Previously, Mrs. Appleyard was confident that she could ward off evil and disrepute by strictly controlling her world, as symbolized by the austere college and neat gardens. However, scandal, mystery, violence, and chaos abruptly enter the world of the college, and Mrs. Appleyard begins to lose control of herself as she loses control of her world. This is apparent in her declining physical appearance, noted by many around her: “[F]or a moment [Constable Bumpher] wondered if the old girl was going off her head. Her face was an unpleasant mottled red” (102). The impact of the picnic on Mrs. Appleyard’s psyche is further illustrated in her drinking. Irma senses Mrs. Appleyard’s loss of self-control and power, and tells her confidently that she does not want to continue her education at Appleyard College. As Mrs. Appleyard fails to be treated with the deference she is accustomed to, her unusual behavior escalates, foreshadowing her suicide at Hanging Rock, the source of the events that caused her life to spiral out of control.

Time continues to function as a motif that serves to illustrate the unreal world of Hanging Rock, which exists outside of the world’s laws of time and practicality. The doctor uses the metaphor of a clock to describe Irma’s memory, which will not ever recover the events of her week on Hanging Rock: “like a clock that stops under a certain set of conditions and refuses ever to go again beyond a particular point” (112). Hanging Rock is a space that exists off the clock face—events undertaken there are done so in a separate sphere that is inaccessible in regular life.

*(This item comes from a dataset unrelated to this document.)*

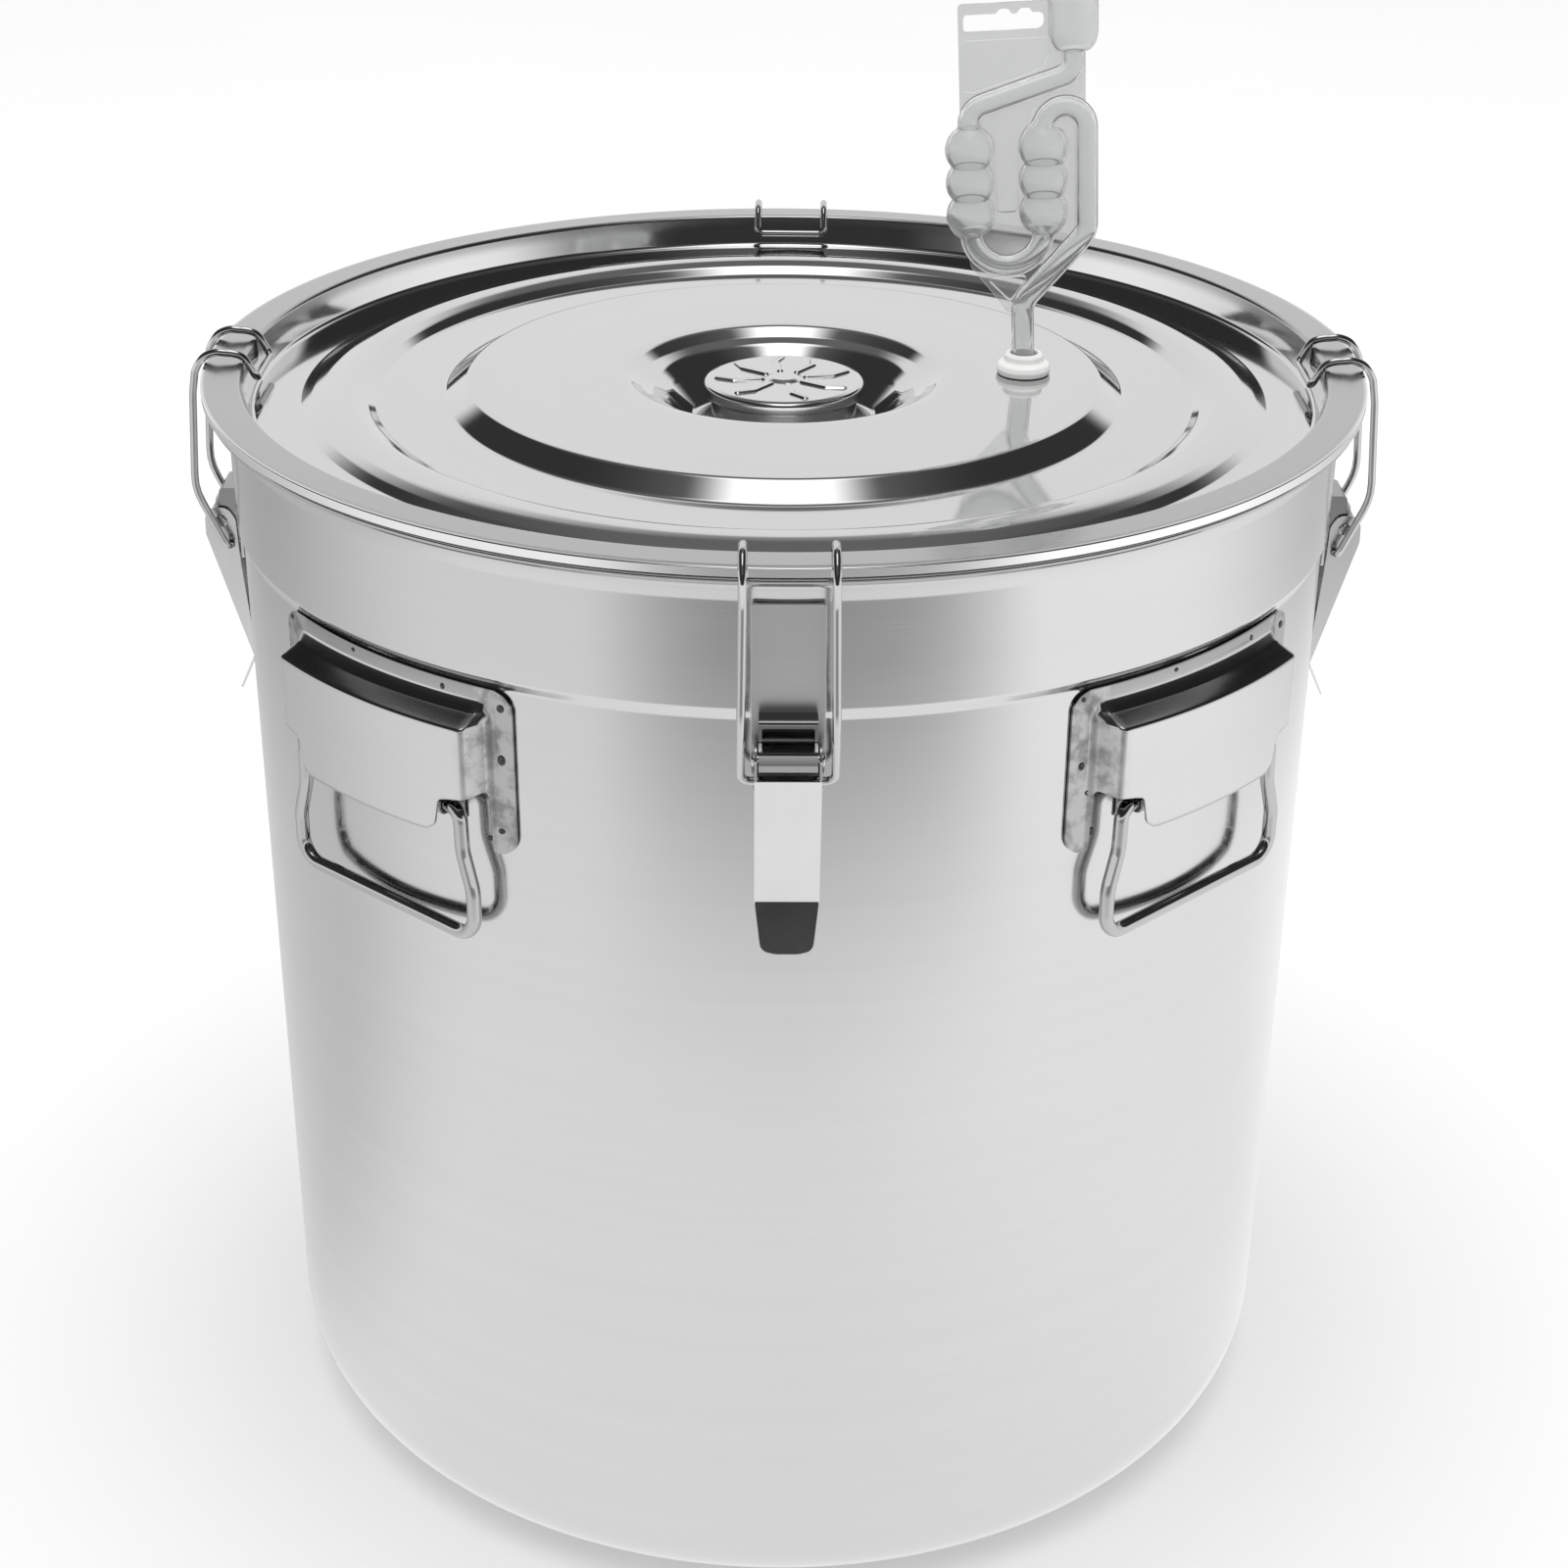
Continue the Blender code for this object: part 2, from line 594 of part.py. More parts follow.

It is implied that Mike is haunted by the confusing half memories of Hanging Rock—Irma may have scratched him viciously on his face, and taunted him up the rock with manic laughter, leading to his injury. He cannot entirely suppress these haunting memories despite the pleasantness of their relationship after the rescue, and this causes him to abruptly ceases his courtship with Irma: “I’m afraid I won’t be seeing you to say good-bye” (129).